First, do NOT get a pistol grip for the shotgun. Worse accessory choice EVER! Leave the shoulder stock like it is. Weapon light? I'd skip that too. Turn on the light switch. Don't know why anybody'd be walking around their own house with the lights out and a weapon light on their gun. Spend whatever money you would have spent on a sidesaddle, weapon light, and pistol grip on some ammo. Buy the WalMart birdshot and shoot it until you're tired. Then do the same thing the next day until you run out of money. You ain't gonna wear the Mossberg out.
Finally, buy quality buckshot loads. Slugs are for mall-Ninjas or operators with lots of experience. It'll go through the bad guy, through the wall, through your neighbors wall, and through a good guy in your neighbors house. I'd limit yourself to a magnmum load, but I prefer 2 3/4" magnums. They have 12-pellet 00 Buckshot loads. Get Winchester or Remington, don't buy cheap ammo that you're going to bet your life on. Many choose #4 buckshot and I'm okay with that choice as well. You don't need 3" magnums. They give you 3 more pellets, but they are travelling slower so penetrate less than the 12-pellet 2 3/4" magnum loads.

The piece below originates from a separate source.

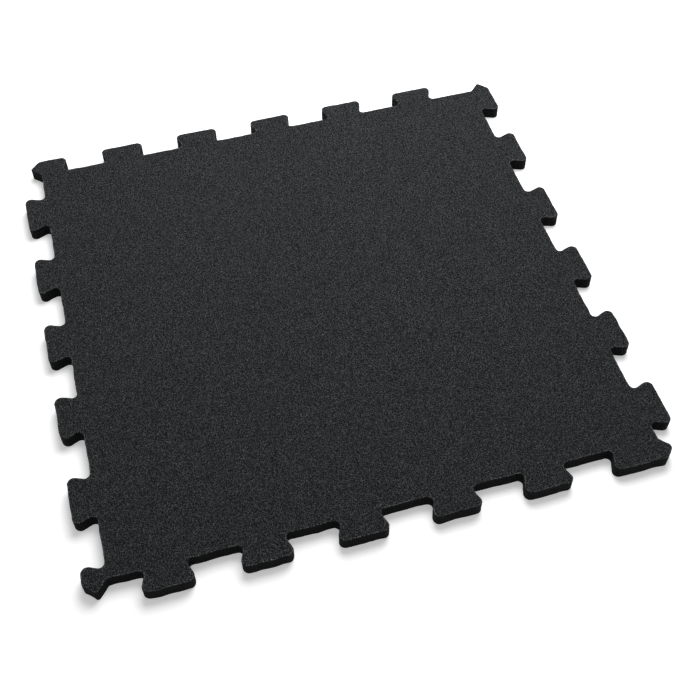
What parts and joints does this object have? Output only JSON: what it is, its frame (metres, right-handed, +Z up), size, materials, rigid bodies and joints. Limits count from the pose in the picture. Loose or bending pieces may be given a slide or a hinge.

Every range session, I'd light off a box of the Buckshot (5 rounds) so you know your gun will cycle them and you're familiar with the recoil/blast impulse. I store my shotguns hammer down on an empty chamber, safety off, and magazine full. No sidesaddle, no pistol grip, no flashlight, and no sling. In a tense situation, turn on the lights and pump a round into the chamber... you're loaded and the bad guy know's you're there, knows you're armed, and will now either confront you and die, run, **** his pants, or do some combination (actually, most of the time they will do EXACTLY what you tell them to do).